Wenn ich dann mit boostraps tarten will bricht der nach ca. 1 Seite Tetx ab. Wenn mir einer Helfen kann.- Sagt mir bitte wenn ihr den error text braucht vielleicht ist aber fehler bekannt muss ich in dieser txt noch merh machen?

----------

## ajordan

schick ma die Fehlermeldung (siehe: Wichtig: Bitte beachten beim Posten)

Alex

----------

## Nighthawk

DAs zeigt der an wenn ich die bootstrap.sh satrte.

Habe bei der make.conf die 3 rauten für die athlon konfiguration gelöscht

was kann das sein?

Benutze die 16Mb boot cd stage 1 ...

When i try to start the bootstrap: 

Code: 

Using >=sys-apps/baselayout-1.7.3 

Using >=sys-apps/portage-1.8.9_pre25 

Using >=sys-devel/binutils-2.13.90.0.4 

Using =sys-devel/gcc-2.95.3-r8 

Using sys-devel/gettext 

Using =sys-libs/glibc-2.2.5-r7 

Using >=sys-apps/texinfo-4.2-r1 

Using sys-libs/zlib 

Using <sys-libs/ncurses-5.2.20020112a 

Calculating dependencies   !!! Name error in : category or package part missing. 

Traceback (most recent call last): 

  File "/usr/bin/emerge", line 1220, in ? 

    mykey=portage.db[portage.root]["porttree"].dep_bestmatch(mypkg) 

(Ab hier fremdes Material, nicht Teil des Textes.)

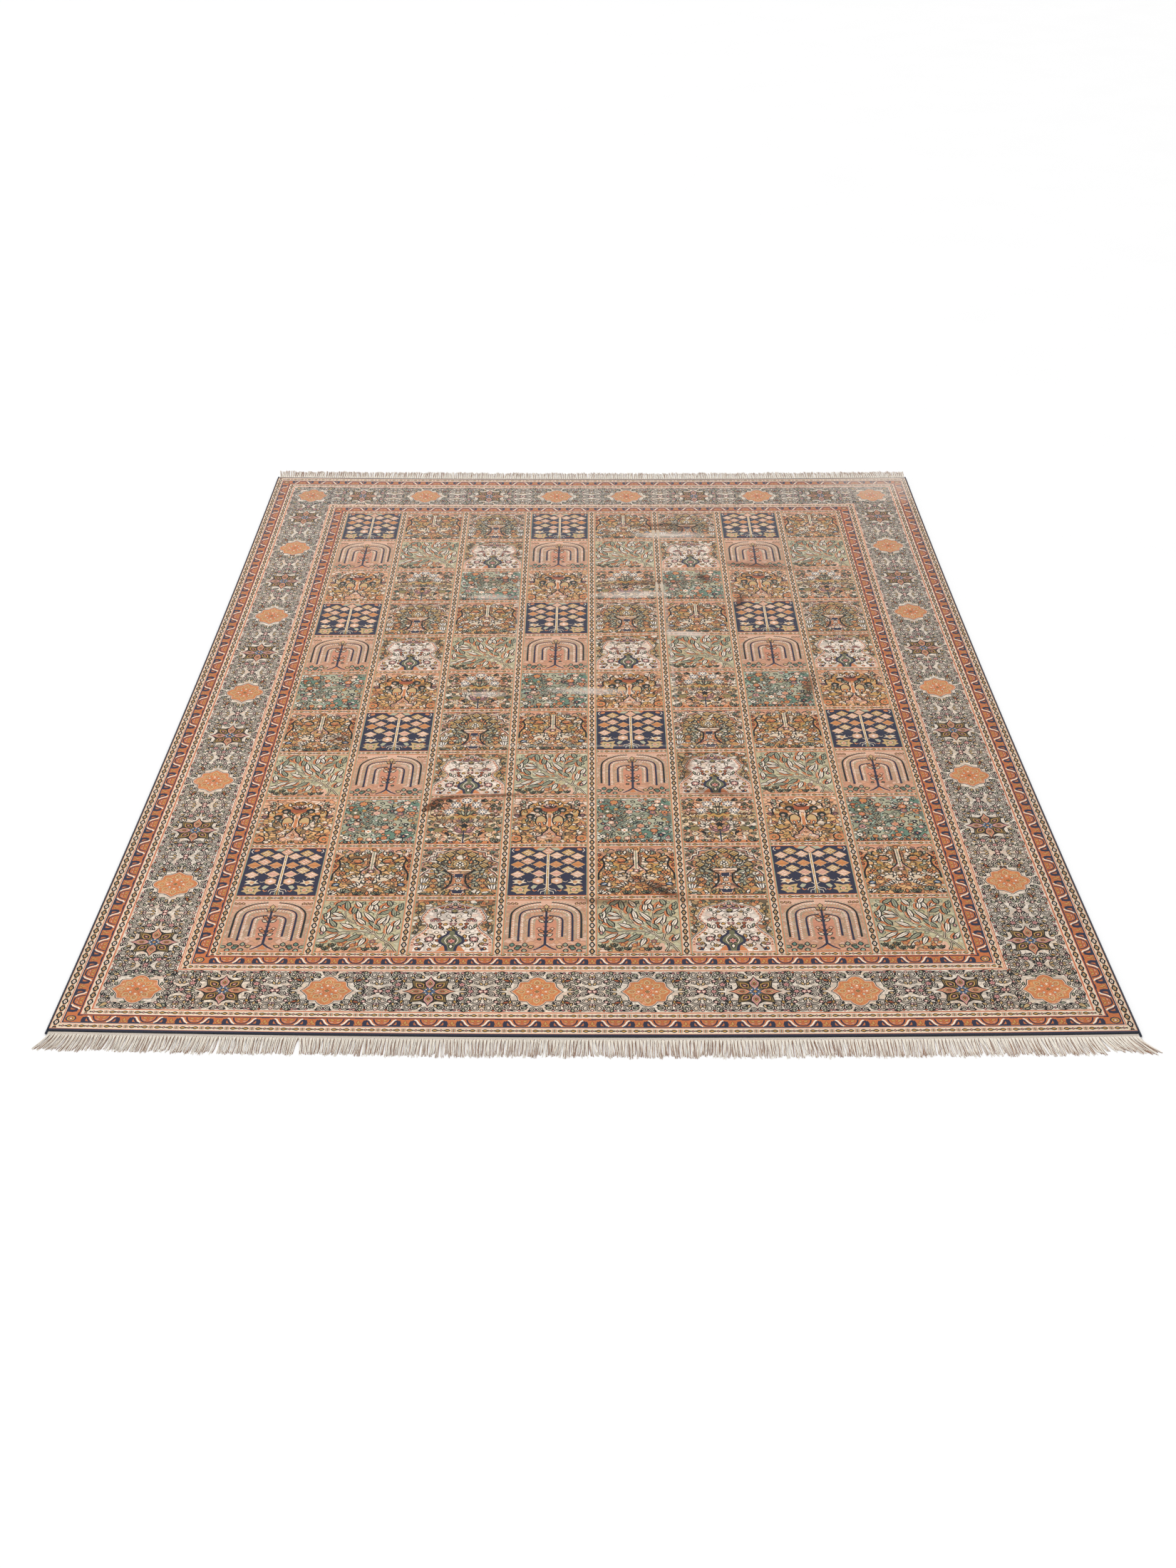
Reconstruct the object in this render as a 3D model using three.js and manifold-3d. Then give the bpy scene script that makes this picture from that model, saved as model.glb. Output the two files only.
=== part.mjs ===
// A hand-knotted silk garden rug lying flat on the floor: the knotted cloth, an overcast cord down each
// long side, and at each end a narrow flat-woven strip whose warps leave it as a fringe.
// Millimetres. +X runs across the rug, +Y towards its far end, +Z up.
// The origin is on the floor, under the middle of the rug.

import * as THREE from "three";
import { mergeVertices } from "three/addons/utils/BufferGeometryUtils.js";
import Module from "manifold-3d";

// Driving dimensions
const RUG_WIDTH = 1815; // over both side cords
const RUG_LENGTH = 2478.5; // knotted cloth, from end line to end line
const CLOTH_THICKNESS = 5; // foundation and clipped pile together
const CORD_DIAMETER = 4.7; // overcast selvedge
const CORD_OVERHANG = 8; // how far a side cord runs on past the knotted ends
const STRIP_DEPTH = 9.5; // flat-woven end strip, from the knots to the first stitch
const STRIP_THICKNESS = 2.6;
const PIECE_GAP = 0.3; // parting between neighbouring pieces

// The fringe is built as locks, each a bunch of about four of the warps that leave the strip.
const LOCKS_PER_END = 130;
const LOCK_ROOT_WIDTH = 9;
const LOCK_TIP_WIDTH = 5;
const LOCK_ROOT_HEIGHT = 2.3;
const LOCK_TIP_HEIGHT = 1.2;
const LOCK_TOP_SHARE = 0.55; // width of a lock's top face against its face on the floor
const LOCK_ROOTING = 2.5; // how far a lock reaches into its strip
const LOCK_BEND = 1.4; // above 1, a lock leaves its strip straight and swings towards its tip

// The tips wander a little to either side along the edge: swing in mm, over a wave of this length.
const TIP_WAVES = [
  { swing: 2.0, wave: 295, start: 0 },
  { swing: 1.2, wave: 120, start: 1 },
];

// One row for each end. lean is how far, in mm, the outermost tips swing outwards at each corner.
const FRINGES = [
  { name: "fringe_front", end: -1, length: 45, leanLeft: 15, leanRight: 30, ragged: 3 },
  { name: "fringe_back", end: 1, length: 48, leanLeft: 6, leanRight: 4, ragged: 5 },
];
const CORNER_LEAN_REACH = 90; // the swing dies away over this distance from a corner

// Where the front fringe is combed apart: place along the edge, swing of the tips, reach of the swing.
const PARTINGS = [
  { fringe: "fringe_front", x: -617, swing: 7, reach: 30 },
  { fringe: "fringe_front", x: -490, swing: 9, reach: 30 },
  { fringe: "fringe_front", x: 640, swing: 5, reach: 40 },
];

// How the weaving strays from a true rectangle. With u and v running from -1 to 1 across and along
// the rug, each row moves a point by mm * u^across * v^along.
const STRAY_ACROSS = [
  { across: 1, along: 0, mm: 5.2 },
  { across: 3, along: 0, mm: -13.7 },
  { across: 1, along: 1, mm: 7.1 },
  { across: 3, along: 1, mm: -19.4 },
  { across: 1, along: 2, mm: 9.4 },
];
const STRAY_ALONG = [
  { across: 0, along: 0, mm: -28.1 },
  { across: 0, along: 1, mm: 8.0 },
  { across: 0, along: 2, mm: 21.3 },
  { across: 0, along: 3, mm: -7.1 },
  { across: 1, along: 0, mm: 11.5 },
  { across: 1, along: 2, mm: -16.7 },
  { across: 2, along: 2, mm: 13.1 },
];

// Soft creases left by folding: centre, half length, half width, turn from the X axis, and height.
const CREASES = [
  { x: 170, y: 862, halfLength: 230, halfWidth: 55, turn: -2, height: 2.2 },
  { x: 135, y: 524, halfLength: 150, halfWidth: 50, turn: 0, height: 2.4 },
  { x: 245, y: 556, halfLength: 110, halfWidth: 50, turn: 32, height: 2.0 },
  { x: 160, y: 270, halfLength: 190, halfWidth: 60, turn: 0, height: 1.4 },
  { x: -240, y: -462, halfLength: 130, halfWidth: 50, turn: 4, height: 2.4 },
  { x: -330, y: -500, halfLength: 80, halfWidth: 45, turn: 66, height: 2.2 },
  { x: 120, y: -812, halfLength: 110, halfWidth: 55, turn: -38, height: 1.8 },
  { x: 318, y: 330, halfLength: 140, halfWidth: 50, turn: 88, height: 1.2 },
];

const CLOTH_STEPS_ACROSS = 40;
const CLOTH_STEPS_ALONG = 56;
const CORD_STEPS = 40;
const CORD_SIDES = 8;
const STRIP_STEPS = 40;

const clothHalfWidth = RUG_WIDTH / 2 - CORD_DIAMETER - PIECE_GAP;
const clothHalfLength = RUG_LENGTH / 2;
const stripHalfWidth = clothHalfWidth - PIECE_GAP;

const silk = new THREE.MeshStandardMaterial({ color: 0xb98f6c, roughness: 0.6, metalness: 0 });
const navyYarn = new THREE.MeshStandardMaterial({ color: 0x2b2f45, roughness: 0.8, metalness: 0 });
const paleWarp = new THREE.MeshStandardMaterial({ color: 0xe3d8c6, roughness: 0.85, metalness: 0 });

const wasm = await Module();
wasm.setup();

// Moves a point of the true rectangle to where the weaving really put it.
function asWoven(x, y) {
  const u = x / (RUG_WIDTH / 2);
  const v = y / (RUG_LENGTH / 2);
  const stray = (rows) => rows.reduce((sum, r) => sum + r.mm * u ** r.across * v ** r.along, 0);
  return [x + stray(STRAY_ACROSS), y + stray(STRAY_ALONG)];
}

// Height that the creases add at a point: each is a smooth long mound with no edge.
function creaseHeight(x, y) {
  let height = 0;
  for (const c of CREASES) {
    const turn = THREE.MathUtils.degToRad(c.turn);
    const along = (x - c.x) * Math.cos(turn) + (y - c.y) * Math.sin(turn);
    const across = (y - c.y) * Math.cos(turn) - (x - c.x) * Math.sin(turn);
    const spread = (along / c.halfLength) ** 2 + (across / c.halfWidth) ** 2;
    if (spread < 1) height += c.height * (1 - spread) ** 2;
  }
  return height;
}

// Uneven numbers from 0 to 1 that are the same each time, for lock lengths and leans.
function unevenness(seed) {
  const value = Math.sin(seed * 12.9898 + 4.1414) * 43758.5453;
  return value - Math.floor(value);
}

function bodyFrom(positions, triangles) {
  const geometry = new THREE.BufferGeometry();
  geometry.setAttribute("position", new THREE.Float32BufferAttribute(positions, 3));
  geometry.setIndex(triangles);
  geometry.computeVertexNormals();
  return geometry;
}

// Moves every point of a geometry, made on the true rectangle, to its woven place.
function layAsWoven(geometry) {
  const position = geometry.getAttribute("position");
  for (let i = 0; i < position.count; i += 1) {
    const [x, y] = asWoven(position.getX(i), position.getY(i));
    position.setXY(i, x, y);
  }
  geometry.computeVertexNormals();
  return geometry;
}

// The knotted cloth: a gridded pile side with its creases over one flat underside.
function knottedCloth() {
  const nx = CLOTH_STEPS_ACROSS;
  const ny = CLOTH_STEPS_ALONG;
  const positions = [];
  const triangles = [];
  for (let j = 0; j <= ny; j += 1) {
    for (let i = 0; i <= nx; i += 1) {
      const x = ((2 * i) / nx - 1) * clothHalfWidth;
      const y = ((2 * j) / ny - 1) * clothHalfLength;
      positions.push(x, y, CLOTH_THICKNESS + creaseHeight(x, y));
    }
  }
  const at = (i, j) => j * (nx + 1) + i;
  for (let j = 0; j < ny; j += 1) {
    for (let i = 0; i < nx; i += 1) {
      triangles.push(at(i, j), at(i + 1, j), at(i + 1, j + 1));
      triangles.push(at(i, j), at(i + 1, j + 1), at(i, j + 1));
    }
  }
  // The rim, anticlockwise from the front left corner
  const rim = [];
  for (let i = 0; i < nx; i += 1) rim.push(at(i, 0));
  for (let j = 0; j < ny; j += 1) rim.push(at(nx, j));
  for (let i = nx; i > 0; i -= 1) rim.push(at(i, ny));
  for (let j = ny; j > 0; j -= 1) rim.push(at(0, j));
  const floorStart = positions.length / 3;
  for (const k of rim) positions.push(positions[3 * k], positions[3 * k + 1], 0);
  rim.forEach((top, k) => {
    const next = (k + 1) % rim.length;
    triangles.push(top, floorStart + k, floorStart + next);
    triangles.push(top, floorStart + next, rim[next]);
  });
  const cloth = layAsWoven(bodyFrom(positions, triangles));
  const placed = cloth.getAttribute("position");
  const outline = rim.map((_, k) => {
    return new THREE.Vector2(placed.getX(floorStart + k), placed.getY(floorStart + k));
  });
  for (const [a, b, c] of THREE.ShapeUtils.triangulateShape(outline, [])) {
    triangles.push(floorStart + a, floorStart + c, floorStart + b);
  }
  cloth.setIndex(triangles);
  cloth.computeVertexNormals();
  return cloth;
}

// One overcast side cord, lying on the floor beside the cloth.
function sideCord(side) {
  const radius = CORD_DIAMETER / 2;
  const x = side * (RUG_WIDTH / 2 - radius);
  const points = [];
  for (let k = 0; k <= CORD_STEPS; k += 1) {
    const y = ((2 * k) / CORD_STEPS - 1) * (clothHalfLength + CORD_OVERHANG);
    const [wovenX, wovenY] = asWoven(x, y);
    points.push(new THREE.Vector3(wovenX, wovenY, radius));
  }
  const section = new THREE.Shape();
  const corner = radius / Math.cos(Math.PI / CORD_SIDES);
  for (let k = 0; k < CORD_SIDES; k += 1) {
    const angle = (2 * Math.PI * (k + 0.5)) / CORD_SIDES;
    section[k ? "lineTo" : "moveTo"](corner * Math.cos(angle), corner * Math.sin(angle));
  }
  return new THREE.ExtrudeGeometry(section, {
    steps: CORD_STEPS,
    extrudePath: new THREE.CatmullRomCurve3(points),
  });
}

// A closed bar through four-cornered sections, each a list of four [x, y, z] points.
function barThrough(sections) {
  const positions = sections.flat(2);
  const triangles = [0, 1, 2, 0, 2, 3];
  for (let s = 0; s + 1 < sections.length; s += 1) {
    for (let k = 0; k < 4; k += 1) {
      const a = 4 * s + k;
      const b = 4 * s + ((k + 1) % 4);
      triangles.push(a, a + 4, b + 4, a, b + 4, b);
    }
  }
  const last = 4 * (sections.length - 1);
  triangles.push(last, last + 2, last + 1, last, last + 3, last + 2);
  return bodyFrom(positions, triangles);
}

// How far the tip of a lock swings sideways, from its place along the edge.
function tipSwing(fringe, x) {
  let swing = fringe.leanRight * Math.exp(-(stripHalfWidth - x) / CORNER_LEAN_REACH);
  swing -= fringe.leanLeft * Math.exp(-(stripHalfWidth + x) / CORNER_LEAN_REACH);
  for (const w of TIP_WAVES) swing += w.swing * Math.sin((2 * Math.PI * x) / w.wave + w.start);
  for (const p of PARTINGS.filter((row) => row.fringe === fringe.name)) {
    swing += Math.sign(x - p.x) * p.swing * Math.exp(-Math.abs(x - p.x) / p.reach);
  }
  return swing;
}

// One lock: level on the floor along its whole length, narrowing to its tip.
function fringeLock(fringe, index) {
  const pitch = (2 * stripHalfWidth) / LOCKS_PER_END;
  const x = -stripHalfWidth + pitch * (index + 0.5);
  const rootY = clothHalfLength + PIECE_GAP + STRIP_DEPTH;
  const length = fringe.length + fringe.ragged * (2 * unevenness(index + 7 * fringe.end) - 1);
  const swing = tipSwing(fringe, x);
  const stations = [-LOCK_ROOTING / length, 0.5, 1];
  const sections = stations.map((s) => {
    const out = Math.max(s, 0);
    const half = THREE.MathUtils.lerp(LOCK_ROOT_WIDTH, LOCK_TIP_WIDTH, out) / 2;
    const high = THREE.MathUtils.lerp(LOCK_ROOT_HEIGHT, LOCK_TIP_HEIGHT, out);
    const middle = x + swing * out ** LOCK_BEND;
    const y = fringe.end * (rootY + s * length);
    const left = -half * fringe.end;
    return [
      [middle + left, y, 0],
      [middle - left, y, 0],
      [middle - left * LOCK_TOP_SHARE, y, high],
      [middle + left * LOCK_TOP_SHARE, y, high],
    ];
  });
  return barThrough(sections);
}

function solidFrom(geometry) {
  const bare = geometry.clone();
  bare.deleteAttribute("normal");
  bare.deleteAttribute("uv");
  const welded = mergeVertices(bare, 1e-4);
  return new wasm.Manifold(
    new wasm.Mesh({
      numProp: 3,
      vertProperties: new Float32Array(welded.getAttribute("position").array),
      triVerts: new Uint32Array(welded.getIndex().array),
    }),
  );
}

// The strip and its locks, fused into one body and laid along its uneven end.
function fringedStrip(fringe) {
  const strip = new THREE.BoxGeometry(2 * stripHalfWidth, STRIP_DEPTH, STRIP_THICKNESS, STRIP_STEPS, 1, 1);
  const stripMiddle = clothHalfLength + PIECE_GAP + STRIP_DEPTH / 2;
  strip.translate(0, fringe.end * stripMiddle, STRIP_THICKNESS / 2);
  let solid = solidFrom(strip);
  for (let index = 0; index < LOCKS_PER_END; index += 1) {
    solid = solid.add(solidFrom(fringeLock(fringe, index)));
  }
  const mesh = solid.getMesh();
  return layAsWoven(bodyFrom(Array.from(mesh.vertProperties), Array.from(mesh.triVerts)));
}

function namedPiece(name, geometry, material) {
  const piece = new THREE.Mesh(geometry, material);
  piece.name = name;
  return piece;
}

const rug = new THREE.Group();
rug.add(namedPiece("knotted_cloth", knottedCloth(), silk));
rug.add(namedPiece("side_cord_left", sideCord(-1), navyYarn));
rug.add(namedPiece("side_cord_right", sideCord(1), navyYarn));
for (const fringe of FRINGES) rug.add(namedPiece(fringe.name, fringedStrip(fringe), paleWarp));

export default rug;
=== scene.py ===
# %% [markdown]
# # A knotted silk garden rug
#
# The rug lies flat on the floor. Its field is a chart of small garden panels, parted by chains of beads
# and framed by nested borders. The pile is clipped silk, each long side has an overcast navy cord, and
# each end has a narrow flat-woven strip whose warps are left loose as a fringe.
#
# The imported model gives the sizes. Everything here is made around it, in metres, in the same frame.

import math

import bpy
import numpy as np
from mathutils import Matrix, Vector
from mathutils.bvhtree import BVHTree
from mathutils.geometry import delaunay_2d_cdt


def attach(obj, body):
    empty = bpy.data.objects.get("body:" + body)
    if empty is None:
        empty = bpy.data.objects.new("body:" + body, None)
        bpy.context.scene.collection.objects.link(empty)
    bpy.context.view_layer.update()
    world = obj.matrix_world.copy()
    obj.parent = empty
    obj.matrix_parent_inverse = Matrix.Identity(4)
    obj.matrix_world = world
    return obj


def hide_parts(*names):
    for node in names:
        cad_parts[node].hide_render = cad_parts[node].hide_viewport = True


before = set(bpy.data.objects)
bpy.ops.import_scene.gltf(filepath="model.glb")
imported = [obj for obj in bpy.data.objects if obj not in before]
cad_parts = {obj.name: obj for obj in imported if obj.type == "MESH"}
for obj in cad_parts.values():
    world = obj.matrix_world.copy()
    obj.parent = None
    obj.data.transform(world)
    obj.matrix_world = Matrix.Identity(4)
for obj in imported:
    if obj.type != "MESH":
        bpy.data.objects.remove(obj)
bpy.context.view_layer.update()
MM = 0.001

# %% [markdown]
# ## The camera
#
# The picture is taken by someone standing in front of the near end, looking down at the rug. The place,
# the pitch and the lens were fitted by least squares to the corners of the rug and to the crossings of
# its panel grid. The lens is a little long, so the far end narrows gently.

# %% Camera
CAMERA_PLACE = (0.0003, -3.6172, 1.9386)
CAMERA_PITCH_DOWN = 31.289
CAMERA_TURN = -0.15
CAMERA_ROLL = -0.164
CAMERA_LENS_MM = 41.563
SENSOR_WIDTH_MM = 36.0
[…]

  File "/usr/lib/python2.2/site-packages/portage.py", line 2096, in dep_bestmatch 

    if not self.hasnode(mykey): 

  File "/usr/lib/python2.2/site-packages/portage.py", line 1851, in hasnode 

    myreskey=self.resolve_key(mykey) 

  File "/usr/lib/python2.2/site-packages/portage.py", line 1800, in resolve_key 

    self.load(mykey) 

  File "/usr/lib/python2.2/site-packages/portage.py", line 1759, in load 

    self.populate() 

  File "/usr/lib/python2.2/site-packages/portage.py", line 2456, in populate 

    self.domask() 

  File "/usr/lib/python2.2/site-packages/portage.py", line 2464, in domask 

    self.zap(y) 

  File "/usr/lib/python2.2/site-packages/portage.py", line 1771, in zap 

    mykey=cps[0]+"/"+cps[1] 

TypeError: unsubscriptable object

----------

## Nighthawk

bei eienr antwort bitte berücksichtigen diese fuer einen anfaenger yu formulieren. thxLast edited by Nighthawk on Fri Jan 17, 2003 7:58 pm; edited 1 time in total

----------

## tribble

 *Nighthawk wrote:*   

> DAs zeigt der an wenn ich die bootstrap.sh satrte.
> 
> ...
> 
>   File "/usr/lib/python2.2/site-packages/portage.py", line 1771, in zap 
> ...

 

Das selbe hier in auf einem Notebook.

----------

## Nighthawk

hmm komisch

----------

## tribble

hejo,

 ich habe folgenden thread gefunden, der das problem soweit bei mir behebt:

https://forums.gentoo.org/viewtopic.php?t=28225

mfg,

 t.

----------

## Nighthawk

/usr/portage/sys-apps/portage/files/README.RESCUE 

 die gibbet bei mir net.

Och mensc, warum klappt das denn nur bei mir irgendwie net  :Sad: 

----------

## Nighthawk

sorry readem usw. war groß

ich schau mal weiter

----------

## Nighthawk

es scheint zu funktionieren nur ist der tar befehl falsch

habe den durch -xvjpf ersetzt bootstrap läuft thx very much

----------